Politics & Policy

The Transatlantic Innovation Gap

Can Europe bridge this cultural and economic divide?

Europe’s ailing economy is facing a new challenge: the ever growing innovation gap with the U.S. Take the example of pharmaceutical research. Twenty years ago Europe was still a main center for pharmaceutical R&D. Today more than 70 percent of all new medical patents are filed in the U.S. What happened to make this gap appear? And from a European perspective (no less important), what can be done to make it disappear?

Cultural differences may not explain the appearance of the gap, but they do go someway towards explaining why it is growing so quickly. The risk-avoiding tendency in (West) European business culture makes the continent less suited to play a leading role in today’s high-stakes pharmaceutical industry. With nine out of ten new medicines never making it beyond the testing phase, and total R&D costs per successfully launched new medical product estimated at $800 million, this is no place for the fainthearted.

Then there’s the high interstate-labor mobility rate in the U.S. At any given time, almost 4 percent of the American workforce works outside its home state. This allows for a rapid spread of skills and ideas. The much lower European rate — a mere 2 percent — means that researchers hardly ever take their knowledge and experience abroad. If they do, their final destination is usually not another European country but the U.S. — no less than 400,000 European scientists currently live and work in the U.S. Of those, less than one in three will eventually return to Europe. This brain drain not only deprives Europe of many of its finest research talents, thereby severely limiting its ability to carry out fundamental research, it also robs European patients of the chance to participate in clinical trials of new, potentially life-saving (or at least quality-of-life enhancing) medicines.

More important than cultural disparities are the differences in regulatory regimes. In spite of recent legislative efforts, Europe still doesn’t have a decent regime of intellectual property protection, which leaves companies uncertain about the profitability of any investments they are looking to make. America’s fortunes turned when it got serious about promoting R&D through the 1980 Bayh-Dole act. Europe’s fortunes deteriorated because of a constant stream of regulations, all aimed at limiting the freedom of research institutes to do their work quickly and efficiently. Extra bureaucracy in the R&D phase on the European side means it now takes European pharmaceutical companies one year longer than their American counterparts to bring a new product out of testing to market.

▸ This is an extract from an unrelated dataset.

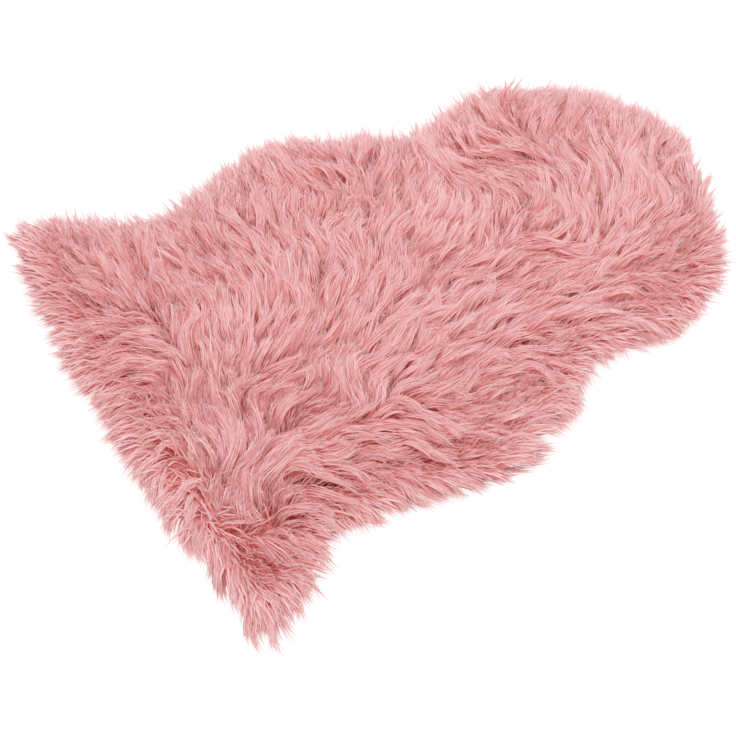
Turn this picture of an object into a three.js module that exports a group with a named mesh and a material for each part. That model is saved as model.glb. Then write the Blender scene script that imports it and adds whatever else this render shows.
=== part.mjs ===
// Faux fur rug cut to the outline of a sheepskin: a straight rump edge between two leg corners,
// a hollow at each flank, a full belly, a waist, and a broad round neck lobe.
// The body is the space that the long pile fills. It is flat underneath, tufted at the rim,
// domed over the edge and uneven on top. Millimetres, +X from the rump to the neck, +Z up.
// The origin is in the middle of the outline's box, on the face that lies on the floor.
import * as THREE from 'three';
import { ImprovedNoise } from 'three/addons/math/ImprovedNoise.js';

// ---- driving dimensions -------------------------------------------------------------------
const RUG_LENGTH = 905; // rump to neck, over the tips of the pile
const RUG_WIDTH = 718; // leg corner to leg corner, over the tips of the pile
const PILE_CREST = 40; // mean height of the pile in the middle
const RIM_HEIGHT = 7; // height of the tips where the pile falls to the floor
const RIM_ROUND = 80; // how far in from the rim the pile reaches its full height

const MOUND = { height: 5, pitch: 120, layer: 0.5 }; // broad swells of the pile
const LOCK = { height: 4, pitch: 38, layer: 7.5 }; // the locks that the pile parts into
const TUFT = { height: 8, pitch: 34, layer: 3.5 }; // locks that stand out of the rim

const CELLS = 48; // squares along each side of the grid that becomes the top
const CELL_GRADING = 0.35; // 0 keeps the squares even, 1 crowds them at the rim
const RIM_STEPS = 1536; // points along the rim before the grid's border picks its own

// The pelt's outline over the pile, with the rump at -X. The far side is +Y, the near side -Y.
const OUTLINE = [
  { at: 'neck', x: 448, y: 0 },
  { at: 'neck, far side', x: 388, y: 136 },
  { at: 'cheek, far side', x: 270, y: 222 },
  { at: 'waist, far side', x: 150, y: 207 },
  { at: 'shoulder, far side', x: 56, y: 240 },
  { at: 'belly, far side', x: -55, y: 288 },
  { at: 'flank, far side', x: -236, y: 260 },
  { at: 'thigh, far side', x: -330, y: 294 },
  { at: 'leg, far side', x: -418, y: 344 },
  { at: 'heel, far side', x: -434, y: 260 },
  { at: 'rump, far side', x: -450, y: 150 },
  { at: 'rump', x: -450, y: 0 },
  { at: 'rump, near side', x: -444, y: -150 },
  { at: 'heel, near side', x: -430, y: -280 },
  { at: 'leg, near side', x: -410, y: -368 },
  { at: 'thigh, near side', x: -330, y: -308 },
  { at: 'flank, near side', x: -225, y: -282 },
  { at: 'belly, near side', x: -66, y: -320 },
  { at: 'shoulder, near side', x: 42, y: -288 },
  { at: 'waist, near side', x: 124, y: -240 },
  { at: 'cheek, near side', x: 252, y: -254 },
  { at: 'neck, near side', x: 398, y: -158 },
];
const HEART = new THREE.Vector2(-120, 0); // a straight line from here reaches any point of the rim

// ---- outline ------------------------------------------------------------------------------
const noise = new ImprovedNoise();

// An unevenness of a given height, with its swells about one pitch apart.
function uneven({ height, pitch, layer }, x, y) {
  return 1.6 * height * noise.noise(x / pitch, y / pitch, layer);
}

// The rim as a closed run of points. Each tuft stands straight out from the heart, so that
// none hides another from it.
function rimPoints() {
  const landmarks = OUTLINE.map(({ x, y }) => new THREE.Vector3(x, y, 0));
  const curve = new THREE.CatmullRomCurve3(landmarks, true, 'centripetal');
  curve.arcLengthDivisions = RIM_STEPS;
  const rim = [];
  for (let i = 0; i < RIM_STEPS; i++) {
    const p = curve.getPointAt(i / RIM_STEPS);
    const spoke = new THREE.Vector2(p.x, p.y).sub(HEART);
    spoke.setLength(spoke.length() + uneven(TUFT, p.x, p.y));
    rim.push(spoke.add(HEART));
  }
  return rim;
}

// Moves and sizes plan points so that their box has the rug's length and width about the origin.
function fitted(points) {
  const box = new THREE.Box2().setFromPoints(points);
  const middle = box.getCenter(new THREE.Vector2());
  const size = box.getSize(new THREE.Vector2());
  const scale = new THREE.Vector2(RUG_LENGTH / size.x, RUG_WIDTH / size.y);
  return points.map((p) => p.clone().sub(middle).multiply(scale));
}

// ---- grid ---------------------------------------------------------------------------------
// The top is a square grid, drawn out first to a disc and then to the rim.
const at = (i, j) => i * (CELLS + 1) + j;
const onBorder = (i, j) => i % CELLS === 0 || j % CELLS === 0;

// A step from 0 to CELLS as a place from -1 to 1, with narrower squares at both ends.
function graded(step) {
  const t = (2 * step) / CELLS - 1;
  return (1 - CELL_GRADING) * t + CELL_GRADING * Math.sin((t * Math.PI) / 2);
}

// The plan point of every grid point.
function gridPlan(rim) {
  const plan = [];
  for (let i = 0; i <= CELLS; i++) {
    for (let j = 0; j <= CELLS; j++) {
      const [u, v] = [graded(i), graded(j)];
      const disc = new THREE.Vector2(u * Math.sqrt(1 - v * v / 2), v * Math.sqrt(1 - u * u / 2));
      const step = Math.floor((disc.angle() / (2 * Math.PI)) * RIM_STEPS) % RIM_STEPS;
      plan.push(HEART.clone().lerp(rim[step], disc.length()));
    }
  }
  return plan;
}

// The grid's border points, anticlockwise from one corner.
function borderIndices() {
  const border = [];
  for (let i = 0; i < CELLS; i++) border.push(at(i, 0));
  for (let j = 0; j < CELLS; j++) border.push(at(CELLS, j));
  for (let i = CELLS; i > 0; i--) border.push(at(i, CELLS));
  for (let j = CELLS; j > 0; j--) border.push(at(0, j));
  return border;
}

// Height of the pile at a plan point that lies `inside` millimetres from the rim.
function pileHeight({ x, y }, inside) {
  const rise = Math.min(inside / RIM_ROUND, 1);
  const dome = Math.sqrt(1 - (1 - rise) ** 2);
  const crest = PILE_CREST + uneven(MOUND, x, y) + uneven(LOCK, x, y);
  return RIM_HEIGHT + (crest - RIM_HEIGHT) * dome;
}

// ---- body ---------------------------------------------------------------------------------
// Twice the area of a triangle seen from above, below zero if it is turned over.
function turnOf(a, b, c) {
  return (b.x - a.x) * (c.y - a.y) - (c.x - a.x) * (b.y - a.y);
}

// Two triangles for each square of the grid, split along the diagonal that keeps both fuller.
function topFaces(plan) {
  const faces = [];
  for (let i = 0; i < CELLS; i++) {
    for (let j = 0; j < CELLS; j++) {
      const [a, b, c, d] = [at(i, j), at(i + 1, j), at(i + 1, j + 1), at(i, j + 1)];
      const [A, B, C, D] = [plan[a], plan[b], plan[c], plan[d]];
      const splitAC = Math.min(turnOf(A, B, C), turnOf(A, C, D));
      const splitBD = Math.min(turnOf(A, B, D), turnOf(B, C, D));
      if (splitAC > splitBD) faces.push(a, b, c, a, c, d);
      else faces.push(a, b, d, b, c, d);
    }
  }
  return faces;
}

// The closed body: the domed top, a low wall round the rim, and a flat underside.
function peltGeometry() {
  const rim = rimPoints();
  const plan = fitted(gridPlan(rim));
  const border = borderIndices();
  const edge = border.map((index) => plan[index]);
  const nearestEdge = (p) => Math.min(...edge.map((q) => q.distanceTo(p)));

  const points = plan.map((p, index) => {
    const [i, j] = [Math.floor(index / (CELLS + 1)), index % (CELLS + 1)];
    return new THREE.Vector3(p.x, p.y, pileHeight(p, onBorder(i, j) ? 0 : nearestEdge(p)));
  });
  const faces = topFaces(plan);

  const foot = points.length;
  edge.forEach((p) => points.push(new THREE.Vector3(p.x, p.y, 0)));
  const centre = points.push(new THREE.Vector3(HEART.x, HEART.y, 0)) - 1;
  border.forEach((high, k) => {
    const next = (k + 1) % border.length;
    faces.push(high, foot + k, foot + next, high, foot + next, border[next]);
    faces.push(centre, foot + next, foot + k);
  });

  const geometry = new THREE.BufferGeometry().setFromPoints(points);
  geometry.setIndex(faces);
  geometry.computeVertexNormals();
  return geometry;
}

const pinkPile = new THREE.MeshStandardMaterial({ color: '#dd9d9d', roughness: 0.9, metalness: 0 });

const rug = new THREE.Group();
const pelt = new THREE.Mesh(peltGeometry(), pinkPile);
pelt.name = 'fur_rug';
rug.add(pelt);

export default rug;
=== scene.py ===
"""A pink faux fur rug cut like a sheepskin and lying flat: its knitted backing, and the long pile that stands
on it in locks. Each lock follows the way the pile is combed, rises, arches over and falls, and its strands
draw together towards its point. Lengths are metres unless they are said to be millimetres."""
import math

import bpy
import numpy as np
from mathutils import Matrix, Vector


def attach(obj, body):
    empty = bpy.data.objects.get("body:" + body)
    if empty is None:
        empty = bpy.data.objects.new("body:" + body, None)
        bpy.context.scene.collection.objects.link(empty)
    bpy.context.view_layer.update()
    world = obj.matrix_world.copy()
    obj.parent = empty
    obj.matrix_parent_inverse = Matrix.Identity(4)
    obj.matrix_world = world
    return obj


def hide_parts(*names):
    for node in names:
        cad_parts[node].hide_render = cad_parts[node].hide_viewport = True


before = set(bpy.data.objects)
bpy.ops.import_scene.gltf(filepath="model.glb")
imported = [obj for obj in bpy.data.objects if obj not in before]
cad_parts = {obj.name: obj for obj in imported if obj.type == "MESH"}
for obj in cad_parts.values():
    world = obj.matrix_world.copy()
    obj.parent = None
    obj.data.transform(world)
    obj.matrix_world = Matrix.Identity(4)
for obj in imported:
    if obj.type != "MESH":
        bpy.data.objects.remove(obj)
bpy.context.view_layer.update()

MM = 0.001
RUG = "fur_rug"
rng = np.random.default_rng(20)

# ---- driving sizes -------------------------------------------------------------------------------
HEART = np.array([-120.0, 0.0]) * MM  # a straight line from here reaches any point of the rim
HEM_INSET = 38 * MM  # how far the outline of the pile reaches past the edge of the cloth, along a spoke
HEM_CLEAR = 27 * MM  # and the least that it does straight across, as along the sides of a leg
CLOTH_HEM = 6 * MM  # width of the strip of faces round the cloth's edge
CLOTH_THICKNESS = 2 * MM
CLOTH_LIFT = 0.3 * MM
ROOT_HEIGHT = CLOTH_LIFT + CLOTH_THICKNESS * 0.8  # strands start a little way down in the cloth
FLOOR_CLEAR = 1.2 * MM  # the lowest that a strand hangs

LOCK_PITCH = 12.15 * MM
LOCK_JITTER = 0.38  # how far a lock strays from its honeycomb place, as a share of the pitch
EDGE_PITCH = 0.55 * LOCK_PITCH  # locks stand closer along the edge of the cloth
EDGE_BAND = 12 * MM  # and within this far of it
RIM_FALL = 70 * MM  # how far in from the edge of the cloth the locks start to lie down
WISPS = 6  # wisps in a lock
STRANDS = 5  # strands in a wisp
STRAND_SHARES = np.array([0, 0.26, 0.42, 0.6, 0.8, 1.0])  # where a strand has its corners
STRAND_TAPER = np.interp(STRAND_SHARES[:-1], [0, 0.3, 0.7, 1], [0.75, 1.0, 0.8, 0.1])
STRAND_WIDTH = 1.65 * MM
PILE_LENGTH = 80 * MM
TRIM_MARGIN, TRIM_SPREAD = 5 * MM, 4 * MM  # how far past the outline a lock is cut, and how unevenly
CREST = 45 * MM  # strands that rise past this are pressed down
CREST_GIVE = 6 * MM  # to no more than this above it

UNDER_PITCH = 3.7 * MM
UNDER_SHARES = np.array([0, 0.55, 1.0])
UNDER_TAPER = np.array([0.9, 1.0])
UNDER_WIDTH = 3.2 * MM
UNDER_LENGTH = 35 * MM
UNDER_CHART_SHARE = 0.45  # how far up the colour chart a short strand reaches at its tip, next to a long one: it keeps the painted shade of the lower part
UNDER_RIM_FALL = 26 * MM  # and the short pile
WILD_SHARE = 0.06  # strands that stray far from their lock
TONES = 24  # rows of the pile's colour chart, from the deepest strand to the palest
PIECES = ["pile_rump", "pile_haunch", "pile_belly", "pile_shoulder", "pile_neck"]
BATCH = 4000  # points that are measured against a line at one time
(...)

What can Europe do to bridge the gap? Changing entrepreneurial culture is easier said than done, of course. But the so-called Lisbon package of structural economic-reform measures does at least contain a number of legislative proposals that would allow entrepreneurs greater freedom in conducting their own affairs. As is usual in matters European, actions speak louder than words. Most policy measures contained in the Lisbon package haven’t yet made it beyond the stage of lofty declaration. Once implemented, though, these measures could lead to the creation of a business climate that encourages investments of all sorts, even in potentially high-risk projects like the research and development of new drugs.

Most of the proposals included in the package are aimed at tackling the legislative obstacles that currently make investing in that type of project unattractive. Parallel imports from low price countries like Greece severely limit profitability. The absence of a single European patent means extra bureaucracy and less predictability. The lack of access to venture capital makes it very difficult for all but the biggest market players to set up potentially ground-breaking research projects. Simply executing the existing plans as contained in the Lisbon package would already make an enormous difference.

Individual European countries can take additional measures to make R&D investment by pharmaceutical companies more attractive. Probably the single most important step they could take would be the abolition of price controls. This may be a politically sensitive subject in Old Europe. But if Europe is serious about recreating a first-class pharmaceutical research infrastructure, it has no other option but to abolish them. No company in its right mind would spend several hundred million dollars on the development of a new drug if there is no prospect of a decent return on investment.

In The Road to Wigan Pier, George Orwell observed that “in modern Western man the faculty of mechanical invention has been fed and stimulated till it has reached almost the status of an instinct.” It makes you wonder how Orwell would have explained the existence of today’s transatlantic innovation gap. Instead of contemplating the answer to that question, Europeans would do better to start working on closing it. If they are serious about attracting investment and stopping the brain drain to the U.S., they have to start turning words into actions.

– Joshua Livestro is an independent political commentator and columnist. He writes for Dutch and international newspapers and magazines, his columns appearing in the Dutch political magazine Vrij Nederland and in the Benelux edition of Reader’s Digest.